In many cases, motion vectors for adjacent blocks in a given frame will be 
similar or equal in magnitude and direction. For example, during slow, 
uniform panning of a camera across a static scene, the blocks move from 
frame to frame essentially at the same rate as the camera, in a direction 
opposite to the direction of panning. Since the motion vectors are similar 
or even identical, they may be encoded using a run-length encoding 
process. 
Jitter, which is well known in the art, is random, typically oscillatory 
and high-frequency motion of small magnitude of an entire frame's 
contents. Jitter can occur in the x and y planes and also appear as 
rotation. Jitter has a number of causes, the most obvious of which are 
mechanical vibrations, such as those likely to occur from the shaking of a 
hand-held video camera. Jitter also can arise from mechanical faults or 
imperfections in a video recorder or input device, such as time-base 
errors induced by the unsmooth motion of the head drum of a video 
recorder. Jitter also can result from, for example, supply voltage 
fluctuations and control system instability and other electronic noise. 
Jitter adversely affects motion estimation by generating "false" motion 
vectors which otherwise must be compressed and transmitted and by 
substantially reducing run lengths, thereby detrimentally increasing the 
quantity of data being processed or stored. 
Referring now to FIG. 3, there is shown a block diagram of the video codec 
architecture of the present invention. Video codec architecture 30 
includes edge detector/analyzer 31, motion estimator 32, motion 
compensator 34, interframe differencer 36 and jitter filter 37. Input 
frames 39 pass through edge detector/analyzer 31, which identifies, for 
example, strong horizontal and/or vertical edges in the image of the input 
frames. As is well known in the art, the sequence of video frames input at 
39 can include one or more key frames, i.e. frames which are not subject 
to video compression and which often are used as a reference for the start 
of a particular video scene. Preferably, filtering starts with a key 
frame, i.e. strong edges of the image in the key frame are identified by 
edge detector/analyzer 31 and become the reference for identifying any 
movement of edges in the next or subsequent input frames. Edge 
detector/analyzer 31 identifies strong edges in a series of input frames 
and compares the relative positions of the edges for successive frames. 

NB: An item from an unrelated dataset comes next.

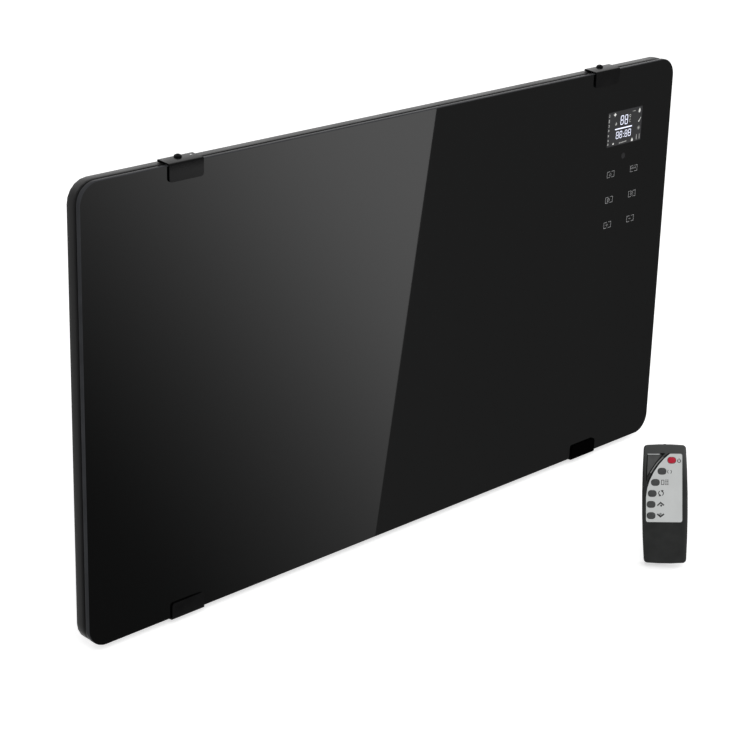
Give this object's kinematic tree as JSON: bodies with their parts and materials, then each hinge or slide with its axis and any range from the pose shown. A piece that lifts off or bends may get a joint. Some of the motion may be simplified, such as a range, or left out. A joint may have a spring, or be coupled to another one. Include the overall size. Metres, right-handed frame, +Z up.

Edge detector/analyzer 31 analyzes any edge motion detected and determines 
whether the motion is legitimate "real" motion, or jitter, in which case 
edge detector/analyzer 31 instructs jitter filter 37 to discard, or 
preferably filter, the motion vectors associated with frames corrupted by 
jitter. 
FIGS. 4a-4f depict a sequence of video frames wherein jitter is causing 
translation of an image along the x-axis. FIG. 4a depicts an image of a 
picket fence. The picket fence image presents very strong vertically 
oriented edges which easily are identified using known edge masking 
techniques. FIG. 4a can represent, for example, a key frame. FIG. 4b shows 
displacement of the image, in particular the identified edges of vertical 
slats of the picket fence by three pixels to the right along the x-axis. 

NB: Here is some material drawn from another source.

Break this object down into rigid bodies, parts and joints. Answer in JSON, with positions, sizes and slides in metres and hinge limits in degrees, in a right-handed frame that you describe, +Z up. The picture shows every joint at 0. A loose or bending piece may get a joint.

FIG. 4c shows movement of the image, and in particular the identified 
edges, to the left by two pixels distance with reference to FIG. 4b. In 
FIG. 4d, the edges are displaced to the right by two pixels relative to 
the previous frame shown in FIG. 4c. FIG. 4e shows movement to the left by 
one pixel with reference to the previous frame of FIG. 4d. FIG. 4f shows 
movement to the right by two pixels with reference to the previous frame 
of FIG. 4e. 
The random, oscillatory movement depicted in FIGS. 4a-4f likely is jitter 
and preferably motion vectors corrupted by jitter are filtered prior to 
being encoded and transmitted or stored by video codec architecture 30. 
Filtering can entail complete nullification of a motion vector where the 
motion vector is entirely comprised of jitter. 
Referring to FIG. 5a, which more particularly shows the edge 
detector/analyzer 31, and jitter filter 37 of video codec architecture 30, 
means 510 masks the vertically oriented edges of, for example, the picket 
fence of FIG. 4. Means 510 preferably also is operable to perform image 
recognition on the picket fence in FIG. 4 to further assist in identifying 
movement of the edges of the picket fence from frame-to-frame. Means 520 
records the movement with respect to a preceding frame of the identified 
edges. Means 530 determines the magnitude and direction of the movements 
of the identified edges through the succession of frames. Means 540 
identifies a plurality of edges in each frame which relatively 
consistently share a similarity of magnitude and direction (directional 
magnitude) of movement from frame-to-frame ("common edges"). With respect 
to the picket fence of FIG. 4, for example, means 540 would identify that 
each vertical edge is displaced by a similar amount as compared to the 
other vertical edges, from frame-to-frame. In FIG. 4b, for example, means 
530 determines that the edges are displaced +3 pixels, where the 
directional magnitude of a movement to the right along the x-axis is 
arbitrarily assigned a positive value, since all of the vertically 
oriented edges identified in FIG. 4b have been caused by jitter to move 
three pixels to the right. Means 540 would identify that all vertical 
edges in FIG. 4b share a similarity of directional magnitude of edge 
movements, namely +3 pixels. Means 540 further identifies that all 
vertical edges share a similarity of movement of -2, +2, -1 and +2 pixels 
with respect to the frames shown in FIGS. 4c-4f. Means 550 analyzes the 
directional magnitude of the edge displacements of the "common edges" 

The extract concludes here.